À quand une version allongée de l’A220 ?

Le PDG assure que l’augmentation de la cadence des livraisons est en bonne voie de réalisation. On a reconfiguré certaines activités de l’usine de Mirabel pour s’adapter au contexte difficile, et la montée en puissance devrait s’observer au cours du deuxième semestre de l’année.

Dans un pareil contexte, Benoit Schultz exclut le lancement prochain d’un nouveau modèle allongé de l’A220 que certains désignent comme l’A220-500. On parle plutôt d’une série 5, mais qui n’est pas envisageable tant que l’usine de Mirabel n’opérera pas à son plein potentiel.

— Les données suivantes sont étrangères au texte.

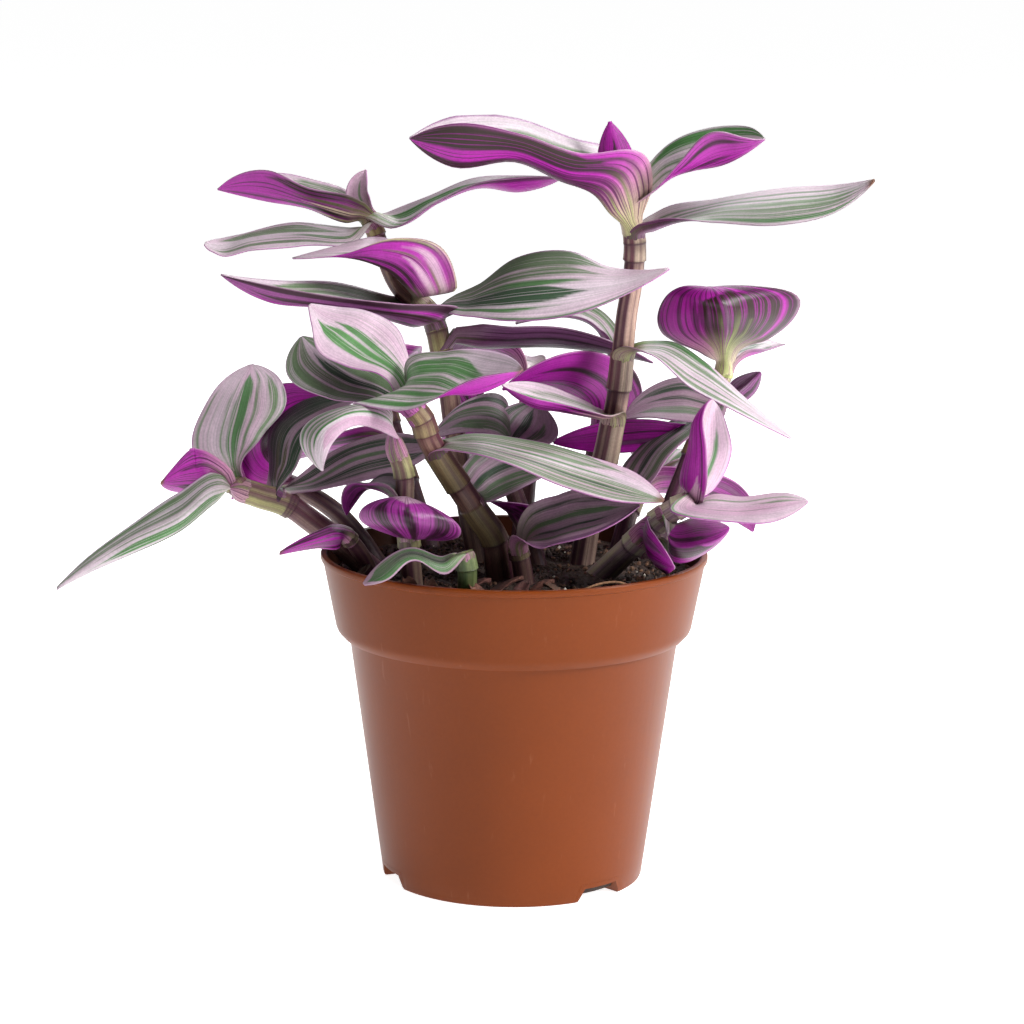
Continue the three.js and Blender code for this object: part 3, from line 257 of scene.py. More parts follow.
        ("t1", 2, "52 62 124, 54 84 108", 13, 0, 0, 0.5, 0.2, 5),
        ("t2", 1, "60 48 112, 78 58 98", 11, 0, 0, 0.5, 0.2, 6),
    )),
]

# How single leaves differ from the common look. Shares run from 0 to 1, a wave is
# in mm. A stripe has its colour's letter, its two edges across the blade (from -100 to
# 100), and where along the blade it starts and ends (0 is the base, 100 is the tip).
# Shade multiplies a leaf's colours: painted shade for leaves that lie in the shadow of others.
LEAF_LOOKS = dict(
    a1=dict(dusk=0, lime=1.2, pink=0.2, rim=0.8, foot=0.42,
        over="k 35 84 15 85, g 10 30 0 90, w 55 58 0 80",
        under="n -100 -60 46 110, m -74 -60 30 80, n -30 -5 36 110, m -42 -30 40 70, n -88 -84 0 60, "
              "m -64 -58 0 60, n -48 -44 0 50, m -30 -22 5 50, n -12 0 10 110, m 0 100 30 96"),
    a2=dict(dusk=0, lime=0.6, under="m -12 12 0 90, m -90 -80 0 60"),
    a3=dict(lime=0.9, pink=0.3, wave=0.8, over="g -100 -72 20 100, k -55 -42 10 80, k -20 -10 0 70",
        under="m 30 42 30 75, m 76 86 35 90, m 5 12 50 95, m -100 -10 0 100"),
    a4=dict(grey=0.7, pink=0.3, tip=1, lime=0.2, shade=0.9, rim=0.8,
        over="k -66 -56 10 90, k -42 -30 5 95, k -20 4 0 97, k 10 34 0 97, g 40 56 10 96, g 62 90 25 98",
        under="m -100 100 0 100, y -20 50 0 60"),
    a6=dict(pink=0.2, lime=0.9,
        over="g -100 -60 0 66, k -50 -26 5 85, k -12 -4 20 90, g 30 44 10 85, k 60 82 5 97",
        under="m -100 100 0 60"),
    a7=dict(dusk=0.1, lime=0.9, pink=0.2, foot=0.4, over="g 10 50 10 95, k 60 78 10 85, k -60 -10 0 100",
        under="n -96 -80 0 60, c -74 -66 0 50, n -60 -42 0 62, m -56 -50 40 96, l -36 -24 0 50, "
              "n -18 -4 0 70"),
    a8=dict(dusk=0, lime=0.1, under="m -50 -36 15 85, m 8 16 30 80"),
    b1=dict(lime=0.9, dusk=0.05, foot=0.35, over="k 45 95 10 75",
        under="n -100 -80 0 78, o -76 -66 0 64, c -60 -46 0 56, n -42 -26 0 70, m -33 -26 40 100, "
              "l -20 -8 0 50, n -4 10 0 75, m 10 100 0 80"),
    b2=dict(cover=0.1, pink=1, over="k -10 8 0 85"),
    b3=dict(lime=0.7, pink=0.2, dusk=0, over="g -70 -30 0 65, k -10 10 0 50, g 30 66 0 50, m 82 100 0 40",
        under="m 84 100 40 100, m -100 0 0 80"),
    b4=dict(grey=0.6, wave=1, pink=0.3,
        over="k 15 78 30 88, g -24 4 0 50, k -72 -52 20 95, k 84 92 10 50, k -40 -34 30 90"),
    b5=dict(dusk=0.1, lime=0.9, foot=0.3, over="k 30 40 30 90, y -80 -20 30 90",
        under="l -100 -94 0 86, n -91 -87 0 80, p -82 -70 0 56, o -67 -64 0 66, p -60 -46 0 50, "
              "m -42 -39 0 60, m -28 -18 0 80, n -14 10 0 92, m 10 100 0 100"),
    b6=dict(dusk=0.8, grey=0.6, lime=0.2, over="k 20 95 0 95, w 55 60 10 90",
        under="m -100 -78 0 100, v -74 -66 0 50, n -62 -42 0 92, y -38 -30 0 90, v -28 -14 50 100, "
              "m -20 -10 0 70, m -6 10 0 90, m 10 100 0 100"),
    b7=dict(grey=0.2, pink=0.3, lime=0.1, rim=0.8,
        over="k -100 -52 0 80, k -48 -22 2 78, g -16 0 10 72, d 3 55 6 70, g 60 74 0 60, g 90 98 30 92"),
    b8=dict(dusk=0.95, lime=0.2, shade=0.8,
        under="k -100 -60 0 100, m -50 -40 0 100, k -30 -16 0 80, m -10 15 0 100, m 50 60 0 100"),
    c1=dict(grey=0.2, pink=0.35, tip=0.8, lime=0.2,
        over="k -100 -82 0 66, g -76 -26 0 80, g -20 12 0 86, k 17 27 0 88, g 33 52 0 88, k 57 67 0 85, "
             "g 74 92 0 80", under="m 30 36 40 85, m -100 0 0 100"),
    c2=dict(pink=0.5, tip=0.9, lime=0.2, rim=0.9,
        over="k -100 -30 0 76, g -22 -10 0 80, k 0 92 5 106, p 20 25 10 95, d 30 42 10 90, "
             "p 52 58 20 100", under="m -100 100 0 100, y -50 20 0 50"),
    c3=dict(cover=0.75, grey=0.9, pink=0.9, shade=0.45),
    g1=dict(grey=0.1, pink=0.5, lime=0.2, rim=0.9,
        over="g -56 -10 0 86, g -4 20 0 74, k 24 32 0 50, w -34 -31 10 70"),
    g2=dict(grey=0.8, pink=0.3, lime=0.2, shade=0.9,
        over="k -100 -46 0 100, k -38 -6 0 100, d 0 30 0 80, k 36 90 0 100"),
    d1=dict(dusk=0, lime=1.2, wave=0.8, foot=0.55,
        under="m -130 -50 0 130, n -90 38 0 92, m 42 50 0 80, o 4 10 0 75, o -26 -18 0 75, "
              "o -42 -37 0 70, v -82 -78 40 100, y 22 25 0 80, y -6 -3 0 80"),
    d2=dict(dusk=0.7, pink=1, shade=0.5, over="k -50 -10 0 90, d 20 34 0 80, d 55 80 0 90"),
    d3=dict(cover=0.4, dusk=0.9, shade=0.8),
    d5=dict(cover=0.2, dusk=0, under="m -20 -10 10 90, y 30 50 0 80"),
    e1=dict(dusk=0, pink=0.6, lime=0.9, foot=0.2, rim=0.8,
        over="g 68 78 10 75, l 50 60 0 36, l -60 -40 0 30",
        under="m -5 2 20 90, p -100 -50 0 36, p -50 -5 0 30, y -46 -42 0 50"),
    e2=dict(pink=0.75, lime=0.3, rim=1,
        over="k -64 -54 10 98, g 86 95 0 50, k 10 13 30 80, k -40 -22 62 97"),
    e3=dict(cover=0.3, dusk=0.3, shade=0.8, under="m -60 0 0 80, m 20 36 0 80, p 93 100 0 100"),
    e4=dict(dusk=0, shade=0.8),
    f1=dict(cover=0.7, grey=0.7, pink=0.8, shade=0.6),
    h1=dict(pink=0.1, lime=0.6,
        over="k 55 86 5 97, k 14 40 10 100, g -84 -40 12 78, g -100 -90 10 70, k -20 -12 10 80"),
    h2=dict(grey=0.2, pink=0.5, lime=0.2,
        over="g -16 20 0 90, k 32 42 10 97, k 64 86 10 85, k -92 -85 10 70, k -34 -28 10 80, "
             "g 94 100 10 70"),
    h3=dict(dusk=0.05, tip=1, under="m -10 16 10 80, m 40 50 0 70, m -60 -55 0 80"),
    h4=dict(dusk=0.6, grey=0.8, pink=0.9, lime=0.1, shade=0.42,
        over="d -100 10 15 100, o 12 30 0 50, o -30 -10 0 50, d 40 90 0 90"),
    h5=dict(dusk=0, shade=0.8, under="m -30 10 0 70"),
    h6=dict(grey=0.9, pink=1, shade=0.5, over="d -70 -30 0 100, k -10 10 0 80, d 30 75 0 95"),
    i1=dict(pink=0.3, wave=0.8, shade=0.9,
        over="g 74 92 0 97, g 50 62 10 92, k 22 40 0 100, g -10 6 0 90, p -100 -30 0 85"),
    i2=dict(dusk=0.4, shade=0.75, under="m -80 -50 0 90, m -12 12 0 80, m 45 70 0 90, p -100 100 86 110"),
    i3=dict(pink=1, shade=0.7, rim=1, over="g -78 84 0 96, d 10 50 0 70, k -50 -40 0 80"),
    i5=dict(shade=0.4),
    k1=dict(dusk=0.1, tip=0.6),
    m1=dict(grey=0.9, pink=1, shade=0.42, cover=0.7),
    m2=dict(grey=0.9, pink=1, shade=0.48, cover=0.55),
    m4=dict(grey=0.6, pink=1, shade=0.75,
        over="d -76 -66 10 90, k -45 -22 5 92, d -2 8 10 85, k 30 42 10 80, y 66 100 0 100"),
    m5=dict(shade=0.6, pink=1),
    q2=dict(dusk=0.3, shade=0.9),
)
STEM_FEET = np.array([stem["path"][0, :2] for stem in STEMS])
LOOK = dict(cover=0.5, grey=0.3, pink=0.4, dusk=0.2, lime=0.5, tip=0.0, rim=0.5, wave=0.0, shade=1.0,
            foot=0.25, over=None, under=None)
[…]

Pourtant, le co-actionnaire du programme A220, le gouvernement du Québec, serait prêt à réinvestir « demain matin » si Airbus décidait de se lancer.

En entrevue, le ministre Fitzgibbon se montre très enthousiaste face au potentiel de ce nouvel appareil et il allongerait 250 millions sans hésiter sur un investissement hypothétique de 1 milliard.

« Pour le moment, on en a beaucoup dans l’assiette, et pour se lancer dans un tel projet, il faudrait avoir toute la force de feu du groupe Airbus, travailler avec les équipes d’ingénierie, planifier son intégration dans la gamme des produits existants, évaluer son rayonnement, on n’en est pas là », souligne Benoît Schultz.

Cela dit, le PDG d’Airbus Canada observe que l’attrait de l’A220 dans le marché est indéniable, que les économies de 25 % d’émissions de gaz à effet de serre qu’il assure par rapport aux concurrents intéressent grandement les opérateurs de flotte qui se mettent tous au diapason de l’aviation durable.

C’est d’ailleurs fascinant de se promener au Salon du Bourget et de constater combien tout le marketing affiché par les grands manufacturiers qui ont des pavillons sur place vante leur grande capacité à fabriquer des produits et des services durables.

À tel point que même les fabricants d’obus, de missiles air-terre, d’avions de combat ou de drones qui sont largement représentés sur le tarmac vont bientôt eux aussi réclamer le statut de producteurs durables…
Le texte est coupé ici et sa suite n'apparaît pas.